* **PROBLEM STATEMENT**
Reproduce each line of the listing exactly.
+++++
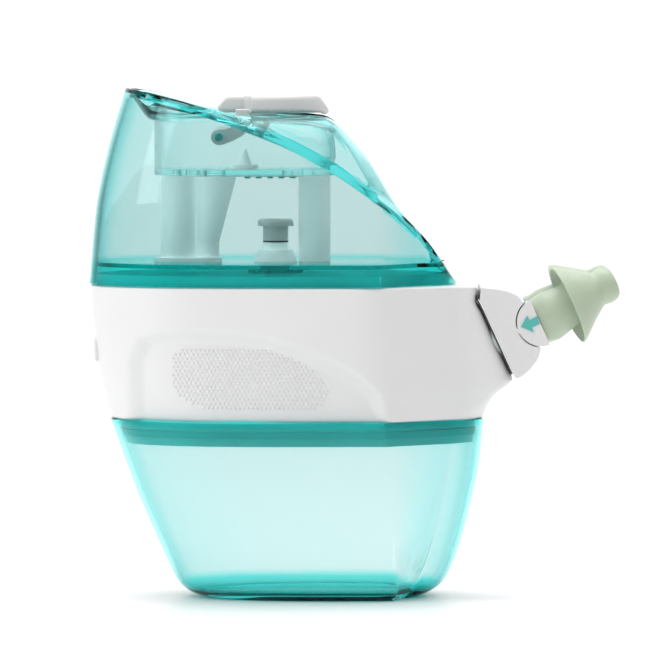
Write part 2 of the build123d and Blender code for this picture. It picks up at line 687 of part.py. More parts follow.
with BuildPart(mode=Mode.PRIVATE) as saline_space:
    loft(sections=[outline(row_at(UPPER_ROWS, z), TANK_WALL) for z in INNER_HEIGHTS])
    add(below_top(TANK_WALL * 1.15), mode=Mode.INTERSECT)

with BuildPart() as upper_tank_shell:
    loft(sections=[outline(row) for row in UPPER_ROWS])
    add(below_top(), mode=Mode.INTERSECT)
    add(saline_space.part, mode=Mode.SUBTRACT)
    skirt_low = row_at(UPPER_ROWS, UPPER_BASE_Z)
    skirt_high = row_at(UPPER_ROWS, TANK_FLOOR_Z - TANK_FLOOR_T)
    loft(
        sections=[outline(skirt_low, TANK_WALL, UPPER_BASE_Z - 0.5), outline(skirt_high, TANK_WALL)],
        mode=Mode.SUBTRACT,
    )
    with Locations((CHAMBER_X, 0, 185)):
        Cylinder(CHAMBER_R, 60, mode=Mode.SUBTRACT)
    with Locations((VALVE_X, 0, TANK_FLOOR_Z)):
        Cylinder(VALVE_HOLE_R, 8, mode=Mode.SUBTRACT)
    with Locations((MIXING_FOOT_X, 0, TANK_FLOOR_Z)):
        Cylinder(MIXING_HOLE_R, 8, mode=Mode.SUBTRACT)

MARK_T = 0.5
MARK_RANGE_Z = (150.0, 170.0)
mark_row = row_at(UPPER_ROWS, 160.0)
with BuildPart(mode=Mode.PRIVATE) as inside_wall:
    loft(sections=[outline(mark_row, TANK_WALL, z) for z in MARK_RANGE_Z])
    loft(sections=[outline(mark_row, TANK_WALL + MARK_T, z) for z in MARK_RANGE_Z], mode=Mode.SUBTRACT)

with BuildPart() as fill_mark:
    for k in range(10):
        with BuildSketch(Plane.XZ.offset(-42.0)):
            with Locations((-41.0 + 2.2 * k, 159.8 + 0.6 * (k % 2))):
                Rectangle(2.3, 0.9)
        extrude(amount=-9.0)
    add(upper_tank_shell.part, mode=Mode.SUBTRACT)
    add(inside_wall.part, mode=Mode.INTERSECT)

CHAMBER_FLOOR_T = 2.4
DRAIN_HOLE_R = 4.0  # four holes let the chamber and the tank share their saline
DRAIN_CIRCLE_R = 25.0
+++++
* **EXERCISE ANSWER**
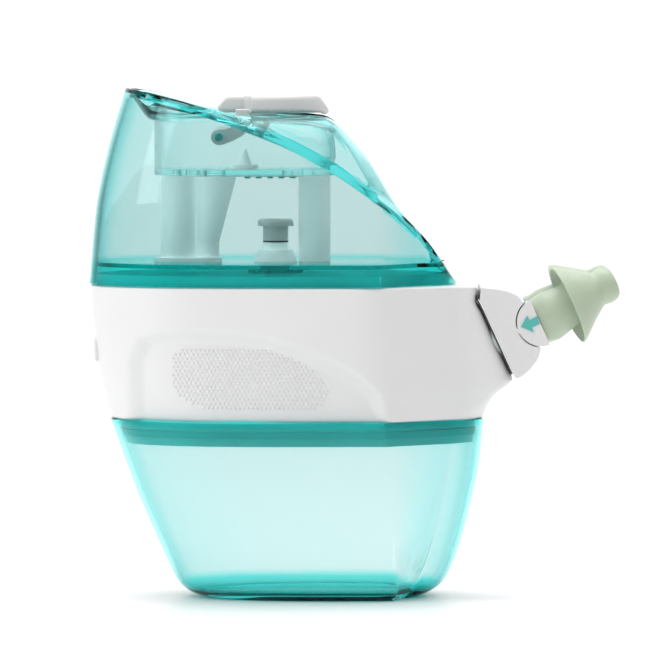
Write part 2 of the build123d and Blender code for this picture. It picks up at line 687 of part.py. More parts follow.
with BuildPart(mode=Mode.PRIVATE) as saline_space:
    loft(sections=[outline(row_at(UPPER_ROWS, z), TANK_WALL) for z in INNER_HEIGHTS])
    add(below_top(TANK_WALL * 1.15), mode=Mode.INTERSECT)

with BuildPart() as upper_tank_shell:
    loft(sections=[outline(row) for row in UPPER_ROWS])
    add(below_top(), mode=Mode.INTERSECT)
    add(saline_space.part, mode=Mode.SUBTRACT)
    skirt_low = row_at(UPPER_ROWS, UPPER_BASE_Z)
    skirt_high = row_at(UPPER_ROWS, TANK_FLOOR_Z - TANK_FLOOR_T)
    loft(
        sections=[outline(skirt_low, TANK_WALL, UPPER_BASE_Z - 0.5), outline(skirt_high, TANK_WALL)],
        mode=Mode.SUBTRACT,
    )
    with Locations((CHAMBER_X, 0, 185)):
        Cylinder(CHAMBER_R, 60, mode=Mode.SUBTRACT)
    with Locations((VALVE_X, 0, TANK_FLOOR_Z)):
        Cylinder(VALVE_HOLE_R, 8, mode=Mode.SUBTRACT)
    with Locations((MIXING_FOOT_X, 0, TANK_FLOOR_Z)):
        Cylinder(MIXING_HOLE_R, 8, mode=Mode.SUBTRACT)

MARK_T = 0.5
MARK_RANGE_Z = (150.0, 170.0)
mark_row = row_at(UPPER_ROWS, 160.0)
with BuildPart(mode=Mode.PRIVATE) as inside_wall:
    loft(sections=[outline(mark_row, TANK_WALL, z) for z in MARK_RANGE_Z])
    loft(sections=[outline(mark_row, TANK_WALL + MARK_T, z) for z in MARK_RANGE_Z], mode=Mode.SUBTRACT)

with BuildPart() as fill_mark:
    for k in range(10):
        with BuildSketch(Plane.XZ.offset(-42.0)):
            with Locations((-41.0 + 2.2 * k, 159.8 + 0.6 * (k % 2))):
                Rectangle(2.3, 0.9)
        extrude(amount=-9.0)
    add(upper_tank_shell.part, mode=Mode.SUBTRACT)
    add(inside_wall.part, mode=Mode.INTERSECT)

CHAMBER_FLOOR_T = 2.4
DRAIN_HOLE_R = 4.0  # four holes let the chamber and the tank share their saline
DRAIN_CIRCLE_R = 25.0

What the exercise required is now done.